[Python-Dev] C API for gc.enable() and gc.disable()

Sat Jun 21 23:36:00 CEST 2008

"Martin v. Löwis" writes:

 > Given the choice of "run slower" and "run out of memory", Python should
 > always prefer the former.
 > 
 > One approach could be to measure how successful a GC run was: if GC
 > finds that more-and-more objects get allocated and very few (or none)
 > are garbage, it might conclude that this is an allocation spike, and
 > back off.

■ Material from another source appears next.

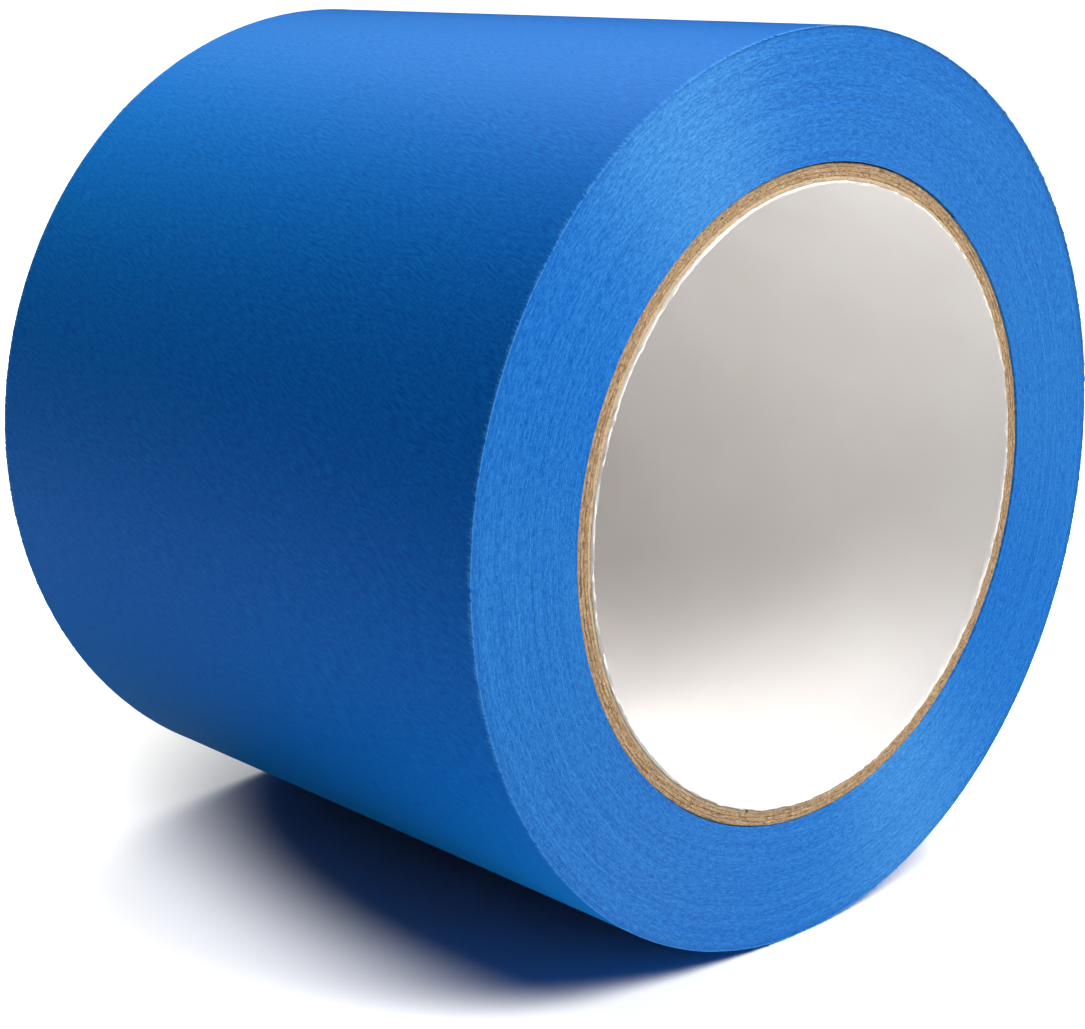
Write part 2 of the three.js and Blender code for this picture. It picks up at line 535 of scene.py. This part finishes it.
def crepe_material():
    """The tape's outer face: creped blue paper under a thin release coat."""
    s = Shader("crepe_paper")
    place = s.node("SeparateXYZ", {"Vector": s.node("UVMap", uv_map="tape").outputs["UV"]})
    along, across = place.outputs["X"], place.outputs["Y"]
    drift = s.noise(s.vector(along, across), 0.12, 1.0)
    leaning = s.plus(s.plus(along, s.times(across, -0.3)), s.times(drift, 2.5))
    ticks = s.noise(s.vector(s.times(leaning, 3.0), s.times(across, 0.6)), 1.0, 1.5, 0.5)
    fibres = s.noise(s.vector(along, across), 2.4, 3.0, 0.65)
    clouds = s.noise(s.vector(along, across), 0.13, 3.0, 0.55)
    share = s.spread(clouds, 0.42, 0.6, 0.25, 0.8)
    tone = s.plus(fibres, s.times(share, s.maths("SUBTRACT", ticks, fibres)))
    colour = s.blend(s.spread(tone, 0.33, 0.67), DEEP_BLUE, PALE_BLUE)
    colour = s.blend(s.spread(clouds, 0.35, 0.75, 0.0, 0.3), colour, EVEN_BLUE)
    hairs = s.noise(s.vector(s.times(leaning, 4.0), s.times(across, 0.5)), 1.0, 1.0)
    inwards = s.maths("SUBTRACT", WIDTH / 2 / MM, s.maths("ABSOLUTE", across))
    ragged = s.plus(inwards, s.times(s.plus(hairs, -0.5), -2.4))
    # Paler blue within half a millimetre of each slit edge: partly the paper's loose fibres, partly a
    # painted highlight along the tape's edge.
    colour = s.blend(s.spread(ragged, 0.0, 0.45, 0.85, 0.0), colour, FIBRE_BLUE_AND_PAINTED_HIGHLIGHT)
    return s.finish(
        Base_Color=colour,
        Roughness=s.spread(fibres, 0.3, 0.7, 0.5, 0.62),
        Specular_IOR_Level=0.07,
        Specular_Tint=(0.15, 0.85, 1.0),
        Sheen_Weight=0.7,
        Sheen_Roughness=0.45,
        Sheen_Tint=(0.02, 0.46, 1.0),
        Normal=s.bump(tone, 0.05 * MM, 0.9),
    )


HALFWAY_OUT = 48.0  # mm from the roll's axis


def polar_place(s):
    """Distance from the roll's axis, and arc length halfway out on the end face, both in mm."""
    place = s.node("SeparateXYZ", {"Vector": s.node("TexCoord").outputs["Object"]})
    x, z = place.outputs["X"], place.outputs["Z"]
    squared = s.plus(s.times(x, x), s.times(z, z))
    radius = s.maths("DIVIDE", s.maths("SQRT", squared), MM)
    arc = s.times(s.maths("ARCTAN2", z, x), HALFWAY_OUT)
    return radius, arc


def tape_edge_material():
    """The end faces: the slit edges of every turn, with their adhesive."""
    s = Shader("tape_edges")
    radius, arc = polar_place(s)
    streaks = s.noise(s.vector(s.times(radius, 4.2), s.times(arc, 0.9)), 1.0, 2.5, 0.6, 0.25)
    rings = s.noise(s.vector(s.times(radius, 1.6), s.times(arc, 0.03)), 1.0, 3.0, 0.7)
    specks = s.noise(s.vector(radius, arc), 3.6, 2.0, 0.6)
    tone = s.plus(s.plus(s.times(streaks, 0.5), s.times(rings, 0.2)), s.times(specks, 0.3))
    colour = s.blend(s.spread(tone, 0.43, 0.68), EDGE_DEEP_BLUE, EDGE_PALE_BLUE)
    # Painted shade: the outermost 1.3 mm of the end face is darkened, where the turns lie recessed
    # behind the last turn's proud edge.
    rim_shade_start = s.plus(s.times(streaks, 0.6), ROLL_RADIUS / MM - 1.3)
    rim = s.times(s.spread(s.maths("SUBTRACT", radius, rim_shade_start), 0.0, 0.5), 0.35)
    colour = s.blend(rim, colour, EDGE_RIM_PAINTED_SHADE)
    return s.finish(
        Base_Color=colour,
        Roughness=s.spread(streaks, 0.3, 0.7, 0.50, 0.62),
        Specular_IOR_Level=s.spread(tone, 0.42, 0.64, 0.45, 0.95),
        Specular_Tint=(0.35, 1.0, 1.0),
        Anisotropic=0.85,
        Anisotropic_Rotation=0.25,
        Tangent=s.node("Tangent", direction_type="RADIAL", axis="Y").outputs["Tangent"],
        Normal=s.bump(tone, 0.07 * MM, 0.8),
    )


def adhesive_material():
    """The underside: the blue paper seen through its tacky coat."""
    s = Shader("adhesive")
    place = s.node("SeparateXYZ", {"Vector": s.node("UVMap", uv_map="tape").outputs["UV"]})
    along, across = place.outputs["X"], place.outputs["Y"]
    pleats = s.noise(s.vector(s.times(along, 2.5), s.times(across, 0.7)), 1.0, 2.0)
    blotches = s.noise(s.vector(along, across), 0.5, 3.0, 0.6)
    tone = s.plus(s.times(pleats, 0.4), s.times(blotches, 0.6))
    colour = s.blend(s.spread(tone, 0.38, 0.62), ADHESIVE_DEEP_BLUE, ADHESIVE_PALE_BLUE)
    return s.finish(
        Base_Color=colour,
        Roughness=s.spread(blotches, 0.35, 0.65, 0.25, 0.4),
        Specular_IOR_Level=0.4,
        Normal=s.bump(pleats, 0.02 * MM, 0.7),
    )


def board_material(seed, paleness):
    """Brown paperboard: pressed fibres with dark specks, sawn across at the ends."""
    s = Shader("brown_board")
    radius, arc = polar_place(s)
    grain = s.noise(s.vector(s.times(radius, 3.6), s.times(arc, 1.1), seed), 1.0, 3.0, 0.6, 0.8)
    tufts = s.noise(s.vector(s.times(radius, 3.0), s.times(arc, 2.2), seed + 2.0), 1.0, 3.0, 0.6)
    blotches = s.noise(s.vector(s.times(radius, 1.4), s.times(arc, 0.4), seed), 1.0, 2.0)
    specks = s.noise(s.vector(s.times(radius, 3.2), s.times(arc, 1.8), seed + 5.0), 1.0, 2.0)
    tone = s.plus(s.times(grain, 0.6), s.times(tufts, 0.4))
    colour = s.blend(s.spread(tone, 0.36, 0.64), BOARD_DARK, BOARD_PALE)
    colour = s.blend(s.spread(blotches, 0.42, 0.62, 0.0, 0.55), colour, BOARD_BLOTCH)
    colour = s.blend(paleness, colour, BOARD_CREAM)
    colour = s.blend(s.spread(specks, 0.62, 0.70, 0.0, 0.8), colour, BOARD_SPECK)
    return s.finish(
        Base_Color=colour,
        Roughness=0.9,
        Specular_IOR_Level=0.15,
        Normal=s.bump(tone, 0.12 * MM, 0.9),
    )


def liner_material():
    """The white liner: smooth calendered paper."""
    s = Shader("white_liner")
    place = s.node("TexCoord").outputs["Object"]
    fibres = s.noise(place, 900.0, 4.0, 0.6)
    clouds = s.noise(place, 60.0, 2.0, 0.5)
    colour = s.blend(s.spread(clouds, 0.3, 0.7), LINER_GREY, LINER_WHITE)
    return s.finish(
        Base_Color=colour,
        Roughness=s.spread(fibres, 0.3, 0.7, 0.48, 0.58),
        Specular_IOR_Level=0.35,
        Normal=s.bump(fibres, 0.01 * MM, 0.35),
    )


def floor_material():
    """A white sweep with a painted glow that only the camera sees, overexposed everywhere but in the
    roll's own shadow.
    """
    s = Shader("pale_floor")
    place = s.node("SeparateXYZ", {"Vector": s.node("TexCoord").outputs["Object"]})
    # The painted glow starts at an ellipse round the shadow, twice as long along the roll as across it,
    # and its ramp paints the shadow's soft outer edge.
    aside = s.plus(place.outputs["X"], 0.002)
    onwards = s.times(s.plus(place.outputs["Y"], 0.018), 0.5)
    away = s.maths("SQRT", s.plus(s.times(aside, aside), s.times(onwards, onwards)))
    shadow_edge_glow = s.spread(away, 0.033, 0.058, 0.0, 0.85, curve="SMOOTHSTEP")
    far = s.spread(away, 0.050, 0.110, 0.0, 0.35, curve="SMOOTHSTEP")
    seen = s.node("LightPath").outputs["Is Camera Ray"]
    return s.finish(
        Base_Color=FLOOR_WHITE,
        Roughness=0.9,
        Specular_IOR_Level=0.0,
        Emission_Color=(1.0, 1.0, 1.0),
        Emission_Strength=s.times(seen, s.plus(shadow_edge_glow, far)),
    )


MATERIALS = {
    "crepe": crepe_material(),
    "adhesive": adhesive_material(),
    "edges": tape_edge_material(),
    "liner": liner_material(),
    "floor": floor_material(),
}


# ---- The roll --------------------------------------------------------------------------------------


def build_wound_tape():
    body = wound_turns()
    body.data.materials.append(MATERIALS["edges"])
    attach(body, "roll")
    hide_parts("wound_tape")

    last = tape_sheet("last_turn", -TUCKED, TAU - HAND_OVER, LAST_TURN_COLUMN, 36)
    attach(last, "roll")


def build_free_end():
    """The free end in three lengths, each around one hinge's place and meeting the next at mid-section.
    """
    section = MIDDLE_WRAP - TAU
    cuts = [
        TAU - HAND_OVER,
        TAU + section / 2,
        MIDDLE_WRAP + section / 2,
        END_WRAP,
    ]
    hinges = [TAU, MIDDLE_WRAP, TIP_WRAP]
    nodes = ["tape_end_root", "tape_end_middle", "tape_end_tip"]
    names = ["free_end_at_the_roll", "free_end_length", "free_end_tip_length"]
    for i, name in enumerate(names):
        part = tape_sheet(name, cuts[i], cuts[i + 1], FREE_END_COLUMN, 40)
        angle = ROOT_ANGLE - hinges[i]
        hinge = Vector(polar(ROLL_RADIUS, angle, 0.0))
        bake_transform(part)
        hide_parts(nodes[i])


def build_core():
    # Enough rows that the leaning columns follow the round wall between them, with the first and
    # last close to the ends so that the torn edges stay local.
    rows = np.concatenate([[0, 0.007], np.linspace(0.014, 0.986, 57), [0.993, 1]])
    liner = core_strip(
        "liner", "core_liner", LINER_STRIP, LINER_SEAM_ANGLE, 100, 720, 3, rows,
        ragged=LINER_RAGGED, proud=LINER_PROUD, ripple=LINER_RIPPLE, lip=LINER_BENT,
    )
    liner.data.materials.append(MATERIALS["liner"])

    for i, which in enumerate(["inner", "second", "third", "outer"]):
        ply = core_strip(
            f"{which}_ply", f"core_ply_{which}", PLY_STRIP,
            LINER_SEAM_ANGLE + (i + 1) * TAU / 4, 200 + 20 * i, 640, 6, rows,
            ragged=PLY_RAGGED, proud=0, ripple=0, lip=0,
        )
        ply.data.materials.append(board_material(3.0 * i, 0.4 if which == "inner" else 0.0))


build_wound_tape()
build_free_end()
build_core()

# ---- Studio ----------------------------------------------------------------------------------------


def build_floor():
    bpy.ops.mesh.primitive_plane_add(size=FLOOR_SIZE, location=(0, 0, FLOOR_HEIGHT - FLOOR_GAP))
    floor = bpy.context.object
    floor.name = "floor"
    floor.data.materials.append(MATERIALS["floor"])


def softbox(name, azimuth, elevation, size, power):
    """A square light a metre from the roll. Azimuth 0 is in front of the front end, 90 to its right."""
    light = bpy.data.lights.new(name, "AREA")
    light.size = size
    light.energy = power
    lamp = bpy.data.objects.new(name, light)
    turn, rise = math.radians(azimuth), math.radians(elevation)
    lamp.location = (
        math.sin(turn) * math.cos(rise), -math.cos(turn) * math.cos(rise), math.sin(rise)
    )
    lamp.rotation_euler = (-lamp.location).to_track_quat("-Z", "Y").to_euler()
    bpy.context.scene.collection.objects.link(lamp)


def build_lights():
    softbox("key", azimuth=22, elevation=49.5, size=0.55, power=15.4)
    softbox("back", azimuth=148, elevation=50, size=0.55, power=5.4)


def build_world():
    world = bpy.data.worlds.new("studio")
    bpy.context.scene.world = world
    world.use_nodes = True
    tree = world.node_tree
    tree.nodes.clear()
    ambient = tree.nodes.new("ShaderNodeBackground")
    ambient.inputs["Strength"].default_value = 0.02
    backdrop = tree.nodes.new("ShaderNodeBackground")
    backdrop.inputs["Color"].default_value = (1, 1, 1, 1)
    backdrop.inputs["Strength"].default_value = 1.0
    path = tree.nodes.new("ShaderNodeLightPath")
    mix = tree.nodes.new("ShaderNodeMixShader")
    output = tree.nodes.new("ShaderNodeOutputWorld")
    tree.links.new(path.outputs["Is Camera Ray"], mix.inputs["Fac"])
    tree.links.new(ambient.outputs[0], mix.inputs[1])
    tree.links.new(backdrop.outputs[0], mix.inputs[2])
    tree.links.new(mix.outputs[0], output.inputs["Surface"])


def build_camera():
    camera = bpy.data.cameras.new("camera")
    camera.lens = CAMERA_LENS
    camera.sensor_width = 36
    camera.clip_start = 0.01
    camera.clip_end = 50
    view = bpy.data.objects.new("camera", camera)
    view.location = CAMERA_PLACE
    yaw, pitch = CAMERA_YAW, CAMERA_PITCH
    forwards = Vector(
        (-math.sin(yaw) * math.cos(pitch), math.cos(yaw) * math.cos(pitch), math.sin(pitch))
    )
    view.rotation_euler = forwards.to_track_quat("-Z", "Y").to_euler()
    bpy.context.scene.collection.objects.link(view)
    bpy.context.scene.camera = view


build_floor()
build_lights()
build_world()
build_camera()
bpy.context.scene.view_settings.view_transform = "Standard"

The tricky question is how to find out that the spike is
 > over.

XEmacs implements this strategy in a way which is claimed to give
constant amortized time (ie, averaged over memory allocated).  I
forget the exact parameters, but ISTR it's just period ("time"
measured by bytes allocated) is proportional to currently allocated
memory.  Some people claim this is much more comfortable than the
traditional "GC after N bytes are allocated" algorithm but I don't
notice much difference.  I don't know how well this intuition carries
over to noninteractive applications.

In XEmacs experimenting with such strategies is pretty easy, since the
function that determines period is only a few lines long.  I assume
that would be true of Python, too.

However, isn't the real question whether there is memory pressure or
not?  If you've got an unloaded machine with 2GB of memory, even a 1GB
spike might have no observable consequences.  How about a policy of
GC-ing with decreasing period ("time" measured by bytes allocated or
number of allocations) as the fraction of memory used increases,
starting from a pretty large fraction (say 50% by default)?  The total
amount of memory could be a soft limit, defaulting to the amount of
fast memory actually available.

For interactive and maybe some batch applications, it might be
appropriate to generate a runtime warning as memory use approches some
limits, too.

Nevertheless, I think the real solution has to be for Python
programmers to be aware that there is GC, and that they can tune it.